### Data provided
- - -

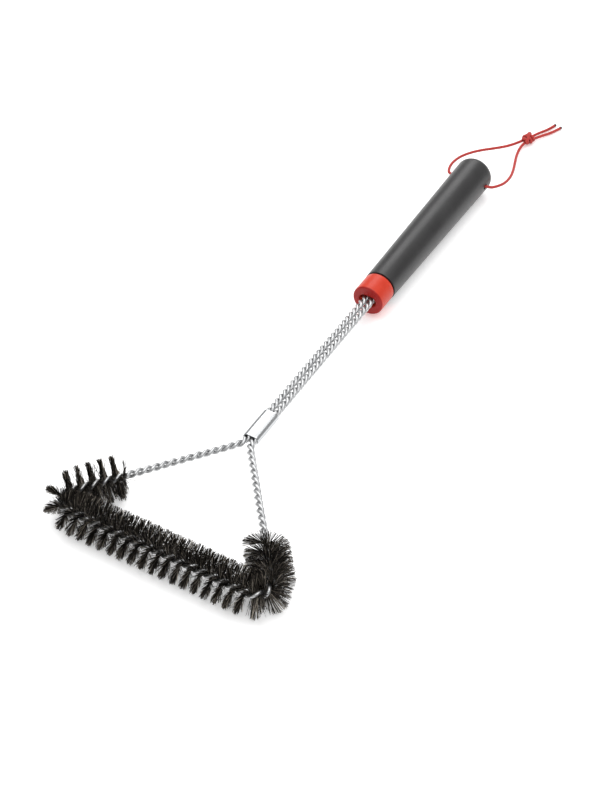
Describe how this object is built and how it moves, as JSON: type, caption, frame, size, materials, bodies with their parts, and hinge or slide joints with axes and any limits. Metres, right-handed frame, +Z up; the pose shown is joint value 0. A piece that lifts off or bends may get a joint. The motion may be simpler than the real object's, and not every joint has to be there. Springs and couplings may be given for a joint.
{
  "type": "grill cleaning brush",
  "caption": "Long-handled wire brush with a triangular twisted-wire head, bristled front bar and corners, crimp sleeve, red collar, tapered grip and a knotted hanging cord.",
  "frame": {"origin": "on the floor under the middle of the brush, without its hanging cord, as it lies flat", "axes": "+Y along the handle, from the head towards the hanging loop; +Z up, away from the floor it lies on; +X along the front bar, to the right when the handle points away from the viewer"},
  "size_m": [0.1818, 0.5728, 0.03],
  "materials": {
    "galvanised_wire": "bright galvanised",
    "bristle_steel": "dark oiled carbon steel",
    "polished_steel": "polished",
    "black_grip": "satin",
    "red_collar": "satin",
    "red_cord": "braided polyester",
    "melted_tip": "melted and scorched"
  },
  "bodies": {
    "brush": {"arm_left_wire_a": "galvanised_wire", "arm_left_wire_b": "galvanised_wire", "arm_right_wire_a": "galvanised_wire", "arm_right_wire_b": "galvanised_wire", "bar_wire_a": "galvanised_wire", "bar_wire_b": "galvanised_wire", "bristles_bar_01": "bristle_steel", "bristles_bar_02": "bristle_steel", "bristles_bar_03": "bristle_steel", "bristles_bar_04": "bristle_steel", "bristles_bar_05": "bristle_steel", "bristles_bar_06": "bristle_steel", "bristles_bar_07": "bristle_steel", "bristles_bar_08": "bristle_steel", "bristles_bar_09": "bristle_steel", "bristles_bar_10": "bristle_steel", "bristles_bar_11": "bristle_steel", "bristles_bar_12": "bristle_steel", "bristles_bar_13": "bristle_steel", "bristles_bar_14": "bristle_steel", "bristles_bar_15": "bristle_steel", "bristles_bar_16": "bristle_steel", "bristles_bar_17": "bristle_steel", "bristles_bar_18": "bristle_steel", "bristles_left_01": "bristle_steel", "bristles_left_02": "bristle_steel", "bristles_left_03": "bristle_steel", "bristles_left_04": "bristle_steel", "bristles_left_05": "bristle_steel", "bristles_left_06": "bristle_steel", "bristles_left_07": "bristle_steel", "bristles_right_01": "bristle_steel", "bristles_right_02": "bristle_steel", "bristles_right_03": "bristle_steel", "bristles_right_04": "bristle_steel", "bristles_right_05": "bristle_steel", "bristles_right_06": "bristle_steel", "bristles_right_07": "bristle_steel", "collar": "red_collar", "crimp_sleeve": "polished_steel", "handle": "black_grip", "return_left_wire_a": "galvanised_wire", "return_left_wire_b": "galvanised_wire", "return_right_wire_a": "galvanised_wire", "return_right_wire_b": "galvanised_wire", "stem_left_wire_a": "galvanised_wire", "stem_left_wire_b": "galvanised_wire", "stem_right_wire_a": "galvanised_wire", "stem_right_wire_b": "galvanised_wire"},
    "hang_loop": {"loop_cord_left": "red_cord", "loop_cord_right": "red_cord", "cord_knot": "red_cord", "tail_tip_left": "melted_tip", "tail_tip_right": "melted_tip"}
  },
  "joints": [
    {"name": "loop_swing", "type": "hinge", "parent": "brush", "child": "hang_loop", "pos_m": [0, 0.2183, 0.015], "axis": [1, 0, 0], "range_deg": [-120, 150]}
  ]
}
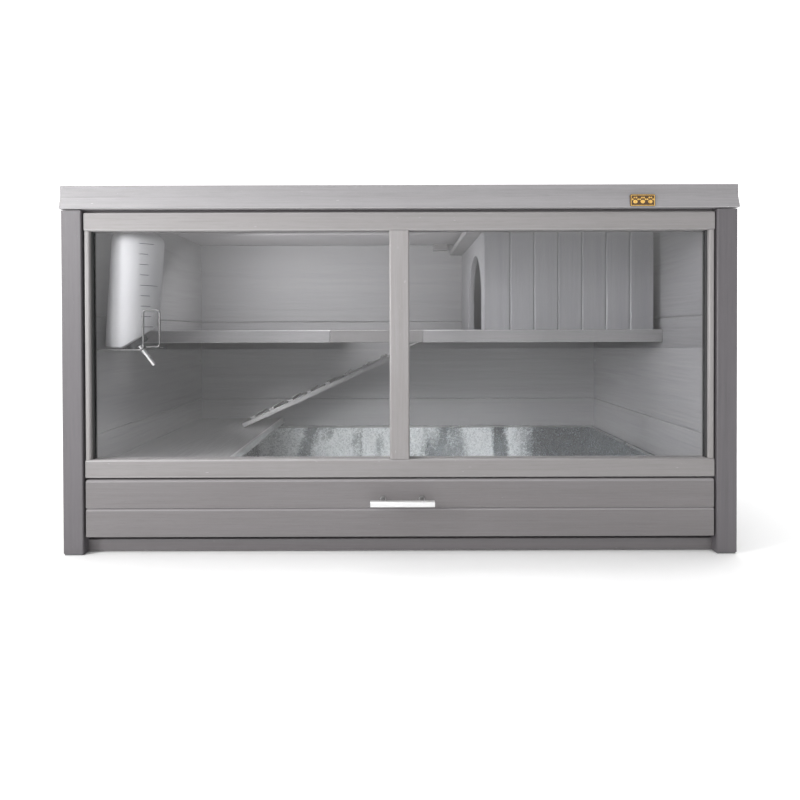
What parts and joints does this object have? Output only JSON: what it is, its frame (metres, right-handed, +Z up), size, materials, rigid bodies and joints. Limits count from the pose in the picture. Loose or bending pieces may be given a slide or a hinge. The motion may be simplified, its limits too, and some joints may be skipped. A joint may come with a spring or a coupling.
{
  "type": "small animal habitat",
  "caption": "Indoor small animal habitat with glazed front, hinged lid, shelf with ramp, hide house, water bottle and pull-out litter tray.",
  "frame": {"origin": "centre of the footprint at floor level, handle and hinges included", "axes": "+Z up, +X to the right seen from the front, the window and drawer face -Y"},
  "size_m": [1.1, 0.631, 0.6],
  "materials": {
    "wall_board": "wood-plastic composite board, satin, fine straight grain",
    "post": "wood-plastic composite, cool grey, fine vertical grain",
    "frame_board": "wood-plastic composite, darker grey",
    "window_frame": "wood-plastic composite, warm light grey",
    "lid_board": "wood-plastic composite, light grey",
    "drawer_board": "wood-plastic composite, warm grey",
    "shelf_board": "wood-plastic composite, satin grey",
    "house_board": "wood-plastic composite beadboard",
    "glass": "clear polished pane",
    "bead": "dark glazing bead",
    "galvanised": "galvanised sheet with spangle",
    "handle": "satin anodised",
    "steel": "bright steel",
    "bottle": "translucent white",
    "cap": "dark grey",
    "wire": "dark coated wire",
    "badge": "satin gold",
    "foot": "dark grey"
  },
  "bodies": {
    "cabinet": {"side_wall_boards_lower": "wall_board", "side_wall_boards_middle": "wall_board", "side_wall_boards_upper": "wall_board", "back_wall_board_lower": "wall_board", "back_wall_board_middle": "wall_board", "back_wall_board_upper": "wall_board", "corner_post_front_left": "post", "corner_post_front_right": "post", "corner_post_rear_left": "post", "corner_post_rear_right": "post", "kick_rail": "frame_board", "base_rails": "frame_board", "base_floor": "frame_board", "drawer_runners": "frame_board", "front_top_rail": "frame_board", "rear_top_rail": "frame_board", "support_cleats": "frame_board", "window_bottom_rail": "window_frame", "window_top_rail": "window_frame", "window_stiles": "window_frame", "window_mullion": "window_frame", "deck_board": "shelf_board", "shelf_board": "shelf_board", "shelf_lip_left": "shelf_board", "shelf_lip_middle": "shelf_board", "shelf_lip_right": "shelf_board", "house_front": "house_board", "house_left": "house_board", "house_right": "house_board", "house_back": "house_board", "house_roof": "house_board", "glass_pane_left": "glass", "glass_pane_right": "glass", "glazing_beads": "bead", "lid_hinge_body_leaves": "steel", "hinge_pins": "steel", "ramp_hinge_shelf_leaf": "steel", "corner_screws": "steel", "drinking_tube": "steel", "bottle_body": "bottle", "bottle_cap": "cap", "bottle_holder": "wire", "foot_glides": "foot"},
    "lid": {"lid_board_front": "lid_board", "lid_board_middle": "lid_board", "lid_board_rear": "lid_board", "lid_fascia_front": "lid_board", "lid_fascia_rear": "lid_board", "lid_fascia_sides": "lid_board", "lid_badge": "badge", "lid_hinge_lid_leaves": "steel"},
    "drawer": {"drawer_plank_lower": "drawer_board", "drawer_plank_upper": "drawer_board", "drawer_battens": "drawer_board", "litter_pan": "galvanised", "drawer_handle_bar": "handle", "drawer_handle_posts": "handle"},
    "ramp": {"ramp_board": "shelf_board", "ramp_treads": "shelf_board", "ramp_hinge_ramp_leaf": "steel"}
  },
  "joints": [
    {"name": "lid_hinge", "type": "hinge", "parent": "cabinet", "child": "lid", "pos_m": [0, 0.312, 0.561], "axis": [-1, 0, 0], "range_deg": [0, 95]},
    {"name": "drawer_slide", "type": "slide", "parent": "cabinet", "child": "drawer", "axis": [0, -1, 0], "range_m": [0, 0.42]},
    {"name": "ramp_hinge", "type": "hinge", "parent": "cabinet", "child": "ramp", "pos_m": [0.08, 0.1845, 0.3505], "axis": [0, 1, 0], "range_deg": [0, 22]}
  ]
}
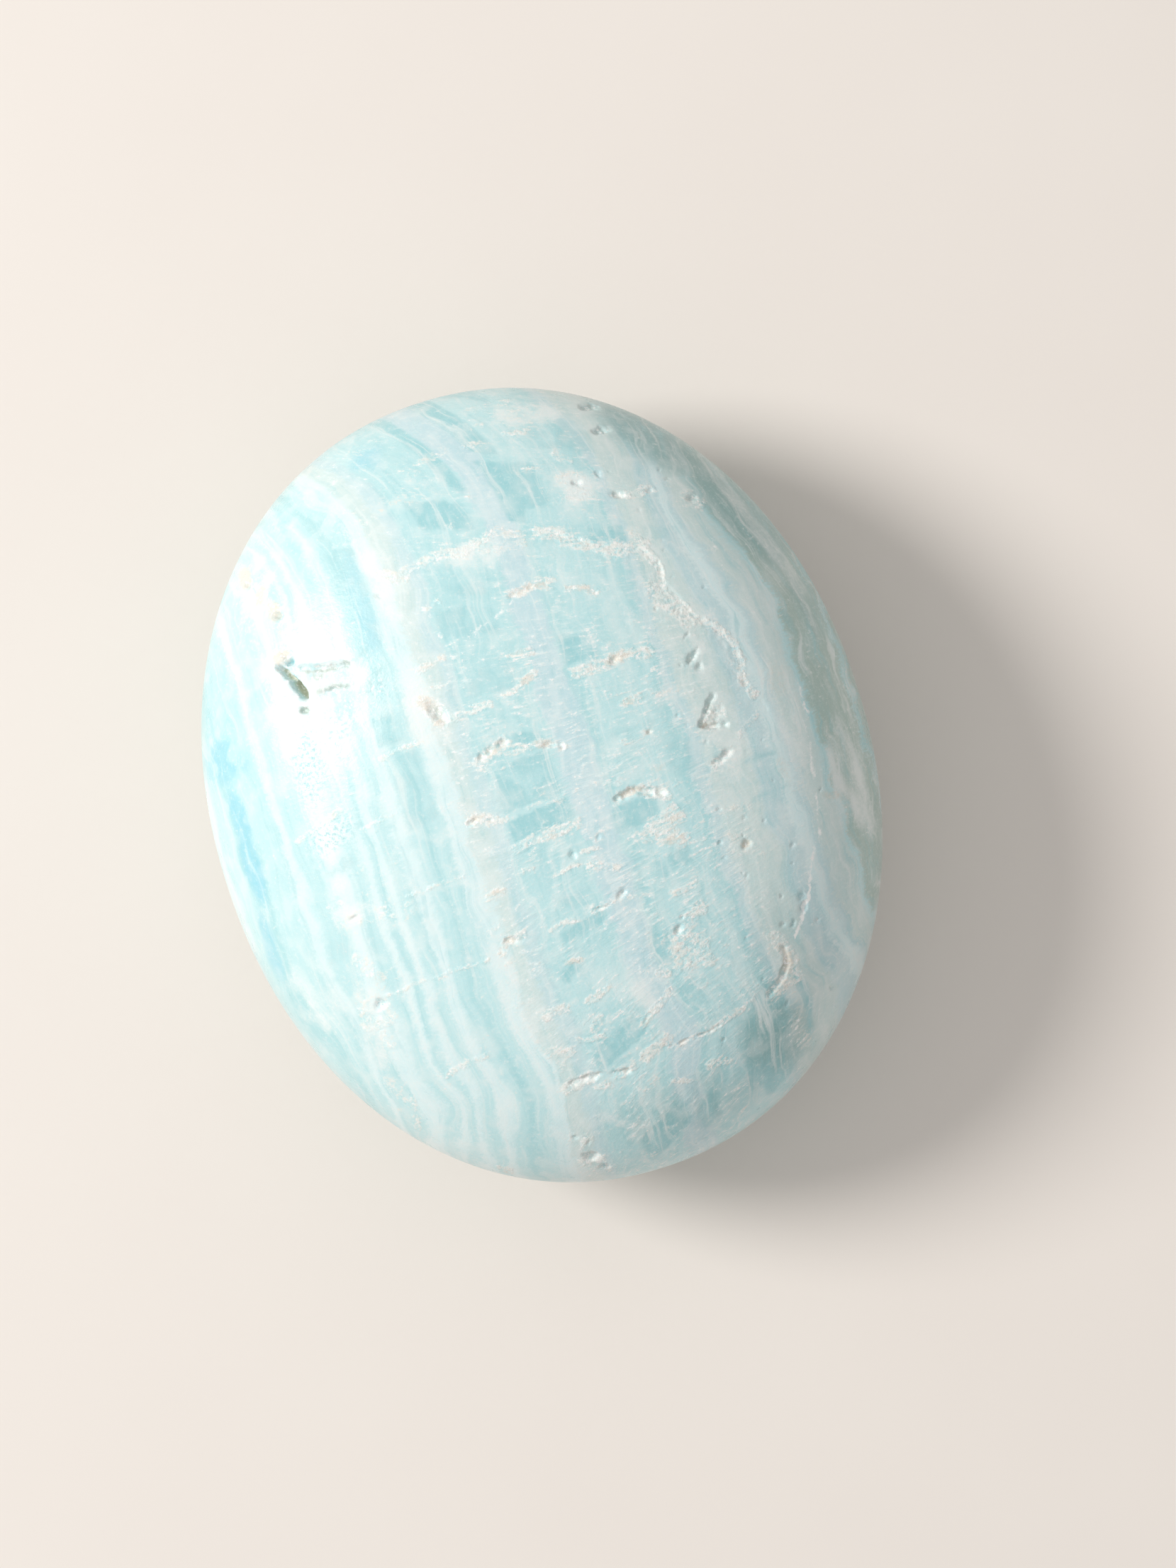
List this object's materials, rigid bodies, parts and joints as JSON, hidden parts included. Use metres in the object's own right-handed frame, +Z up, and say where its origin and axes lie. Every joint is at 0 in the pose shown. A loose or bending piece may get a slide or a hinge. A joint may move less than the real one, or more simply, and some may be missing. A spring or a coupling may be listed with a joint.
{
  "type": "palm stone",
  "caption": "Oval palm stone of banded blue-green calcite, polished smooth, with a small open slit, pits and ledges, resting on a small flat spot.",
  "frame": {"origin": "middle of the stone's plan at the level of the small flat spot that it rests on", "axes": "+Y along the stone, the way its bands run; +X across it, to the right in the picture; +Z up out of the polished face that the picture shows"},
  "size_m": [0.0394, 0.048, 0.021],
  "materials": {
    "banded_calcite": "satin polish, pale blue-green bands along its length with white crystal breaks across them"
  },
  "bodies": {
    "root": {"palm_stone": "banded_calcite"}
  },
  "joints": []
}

- - -

### Exercise details
Starting from the line containing "List this object's" and ending with the final line of the data, reproduce each line exactly as it appears, including no other lines.

### Answer to the task
List this object's materials, rigid bodies, parts and joints as JSON, hidden parts included. Use metres in the object's own right-handed frame, +Z up, and say where its origin and axes lie. Every joint is at 0 in the pose shown. A loose or bending piece may get a slide or a hinge. A joint may move less than the real one, or more simply, and some may be missing. A spring or a coupling may be listed with a joint.
{
  "type": "palm stone",
  "caption": "Oval palm stone of banded blue-green calcite, polished smooth, with a small open slit, pits and ledges, resting on a small flat spot.",
  "frame": {"origin": "middle of the stone's plan at the level of the small flat spot that it rests on", "axes": "+Y along the stone, the way its bands run; +X across it, to the right in the picture; +Z up out of the polished face that the picture shows"},
  "size_m": [0.0394, 0.048, 0.021],
  "materials": {
    "banded_calcite": "satin polish, pale blue-green bands along its length with white crystal breaks across them"
  },
  "bodies": {
    "root": {"palm_stone": "banded_calcite"}
  },
  "joints": []
}